Après la vague d’introductions en Bourse de SPAC des deux côtés de l’Atlantique en 2021, un grand nombre de ces coquilles vides qui lèvent de l’argent en vue de procéder à des acquisitions ont échoué à tenir leurs promesses. Si la dégradation de l’environnement financier observée l’an dernier a participé à ce constat, elle n’explique toutefois pas tout.

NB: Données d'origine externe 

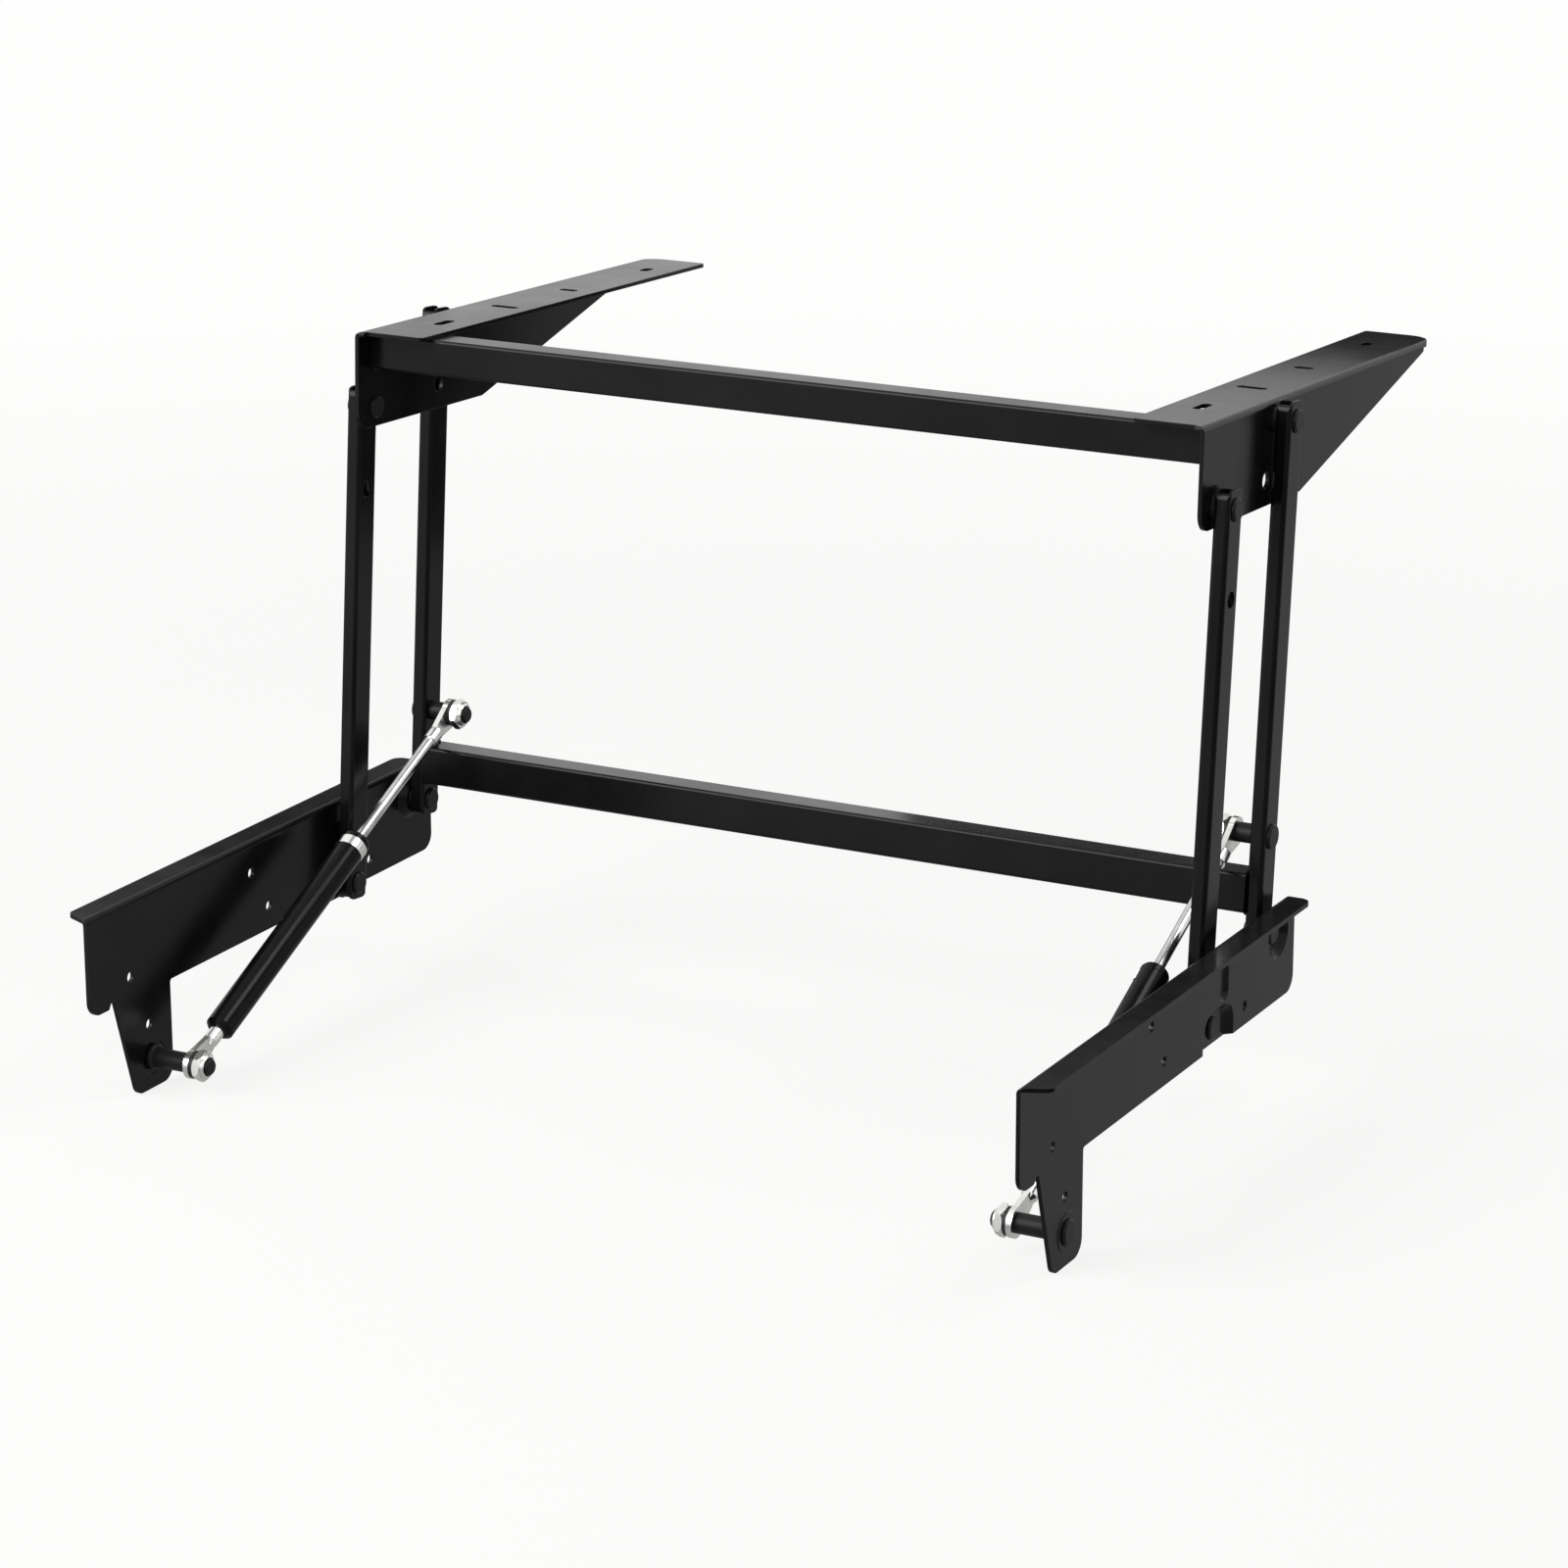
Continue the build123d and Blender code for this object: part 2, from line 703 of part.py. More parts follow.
# Base body
save_pair("base_bracket", base_bracket())
save("front_lower_rivets", both_sides(lower_rivet(FRONT_BASE)))
save("rear_lower_rivets", both_sides(lower_rivet(rear_base)))
save("front_lower_washers", both_sides(pivot_washer(FRONT_BASE)))
save("rear_lower_washers", both_sides(pivot_washer(rear_base)))
save("strut_anchor_heads", both_sides(anchor_head()))

# Front arms
save_pair("front_arm", front_arm())

# Rear frame
save_pair("rear_arm", rear_arm())
save("lower_crossbar", lower_crossbar())
save("strut_upper_studs", both_sides(upper_stud()))
save("strut_upper_washers", both_sides(eye_washer(strut_top)))
save("strut_upper_nuts", both_sides(lock_nut(strut_top, 12)))
save("strut_upper_nut_inserts", both_sides(nut_insert(strut_top)))

# Top frame
right_top_bracket = top_bracket()
save_pair("top_bracket", right_top_bracket)
save("upper_crossbar", upper_crossbar())
save("front_upper_rivets", both_sides(upper_rivet(front_top)))
save("rear_upper_rivets", both_sides(upper_rivet(rear_top)))
save("front_upper_spacers", both_sides(pivot_spacer(front_top)))
save("rear_upper_spacers", both_sides(pivot_spacer(rear_top)))

# Gas struts
strut_pieces = {
    "strut_tube": strut_tube(),
    "strut_cap": strut_cap(),
    "strut_rod_guide": rod_guide(),
    "strut_rod_seal": rod_seal(),
    "strut_lower_eye": lower_eye(),
    "strut_rod": strut_rod(),
    "strut_piston": strut_piston(),
    "strut_upper_eye": upper_eye(),
}
for name, piece in strut_pieces.items():
    save_pair(name, to_strut * piece)
save("strut_band_right", to_strut * strut_band(BAND_TURNS["right"]))
save("strut_band_left", mirrored(to_strut * strut_band(BAND_TURNS["left"])))
save_pair("strut_lower_stud", lower_stud())
save_pair("strut_lower_washer", eye_washer(STRUT_PIN))
save_pair("strut_lower_nut", lock_nut(STRUT_PIN, 20))
save_pair("strut_lower_nut_insert", nut_insert(STRUT_PIN))

print(f"front top pivot {front_top[0]:.2f} {front_top[1]:.2f}")
print(f"rear top pivot {rear_top[0]:.2f} {rear_top[1]:.2f}")
print(f"flange tilt {tilt:.3f} degrees, strut length {strut_length:.2f} at {strut_angle:.2f} degrees")
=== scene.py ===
# %% [markdown]
# # A lift top table mechanism in satin black steel
#
# This lesson dresses a finished mechanical model for a studio picture.
# The model has two base brackets, four swing arms, two top brackets, two crossbars and two gas struts.
# Its shapes come from the CAD frame, so the lesson is about finishes, weld beads, light and the camera.
# The first cell must come first, because it loads the frame that every later piece is placed in.
# Blender counts in metres, so 0.001 is a millimetre.

# %% Load the CAD frame
import math

import bmesh
import bpy
from mathutils import Matrix, Vector


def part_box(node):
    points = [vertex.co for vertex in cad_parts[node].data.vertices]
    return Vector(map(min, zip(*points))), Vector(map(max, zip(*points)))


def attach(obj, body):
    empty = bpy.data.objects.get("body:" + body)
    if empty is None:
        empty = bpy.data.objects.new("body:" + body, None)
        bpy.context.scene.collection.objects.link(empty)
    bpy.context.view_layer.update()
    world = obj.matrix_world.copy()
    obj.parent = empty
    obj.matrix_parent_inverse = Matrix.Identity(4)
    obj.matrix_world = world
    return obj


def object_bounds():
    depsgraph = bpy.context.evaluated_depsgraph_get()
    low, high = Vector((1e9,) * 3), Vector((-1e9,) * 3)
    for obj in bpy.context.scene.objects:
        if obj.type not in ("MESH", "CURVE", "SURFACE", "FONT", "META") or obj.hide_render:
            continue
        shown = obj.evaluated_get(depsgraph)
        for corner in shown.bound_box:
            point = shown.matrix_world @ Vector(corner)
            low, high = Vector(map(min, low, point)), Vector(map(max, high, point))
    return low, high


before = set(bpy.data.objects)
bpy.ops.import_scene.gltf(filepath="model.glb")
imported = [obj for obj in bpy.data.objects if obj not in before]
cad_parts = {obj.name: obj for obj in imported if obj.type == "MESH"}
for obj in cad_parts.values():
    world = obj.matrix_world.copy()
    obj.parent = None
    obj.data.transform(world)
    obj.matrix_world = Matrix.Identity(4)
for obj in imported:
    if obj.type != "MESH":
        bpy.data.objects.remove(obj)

cad_low, cad_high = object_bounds()
cad_middle = (cad_low + cad_high) / 2
print("CAD box in metres:", [round(v, 4) for v in cad_high - cad_low])

# %% [markdown]
# ## The camera
#
# The photograph looks down at the mechanism from the front right, with a long lens,
# so the bars hardly converge.
# A camera's place and angles can be worked out from the straight edges that a picture shows.
# That was done here before the model was made, and this cell only sets the result.
# The angles are turned into one rotation: tilt first, then the turn round the vertical, with a little roll.

# %% The camera
CAMERA_PLACE = Vector((1.3795, -2.4602, 0.9597))
CAMERA_TURN = math.radians(28.025)
CAMERA_DOWN = math.radians(16.965)
CAMERA_ROLL = math.radians(-0.129)
SENSOR_WIDTH = 36.0
PHOTO_SIDE = 1600
FOCAL_PIXELS = 5174.9
NEAREST = 0.1
FARTHEST = 60.0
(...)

DANS LA MYTHOLOGIE GRECQUE, Pégase symbolise la bravoure et la réussite, deux qualités qui ont valu à ce cheval ailé, auteur d’une série d’exploits divins, de recevoir de la part de Zeus le don d’immortalité. Dans l’univers boursier, ce nom revêt une image sensiblement moins héroïque. Plus grand « special purpose acquisition company » (SPAC) coté sur le Vieux continent, les équipes de Pegasus Europe ont en effet été contraintes d’annoncer, début mai, sa liquidation. Soutenue par Tikehau Capital, Financière Agache (holding de Bernard Arnault), Jean- Pierre Mustier (ex PDG de la banque italienne Unicredit) et Diego De Giorgi (ex BofA Merrill Lynch et Goldman Sachs), cette entité avait levé 484 M€ dans le cadre son introduction en Bourse en avril 2021, avec l’ambition de mener à bien une acquisition dans un délai de 24 mois. En vain ! Petit réconfort néanmoins pour ces acteurs, leur autre SPAC, Pegasus Entrepreneurs, est quant à lui parvenu à ses fins en mai 2022 en rachetant FL Entertainment, groupe de divertissement spécialisé dans la production et la distribution de contenus (Banijay) ainsi que les paris sportifs en ligne (Betclic). Autre lot de consolation, s’il en est, l’échec de Pegasus Europe n’est pas un cas isolé. Loin s’en faut.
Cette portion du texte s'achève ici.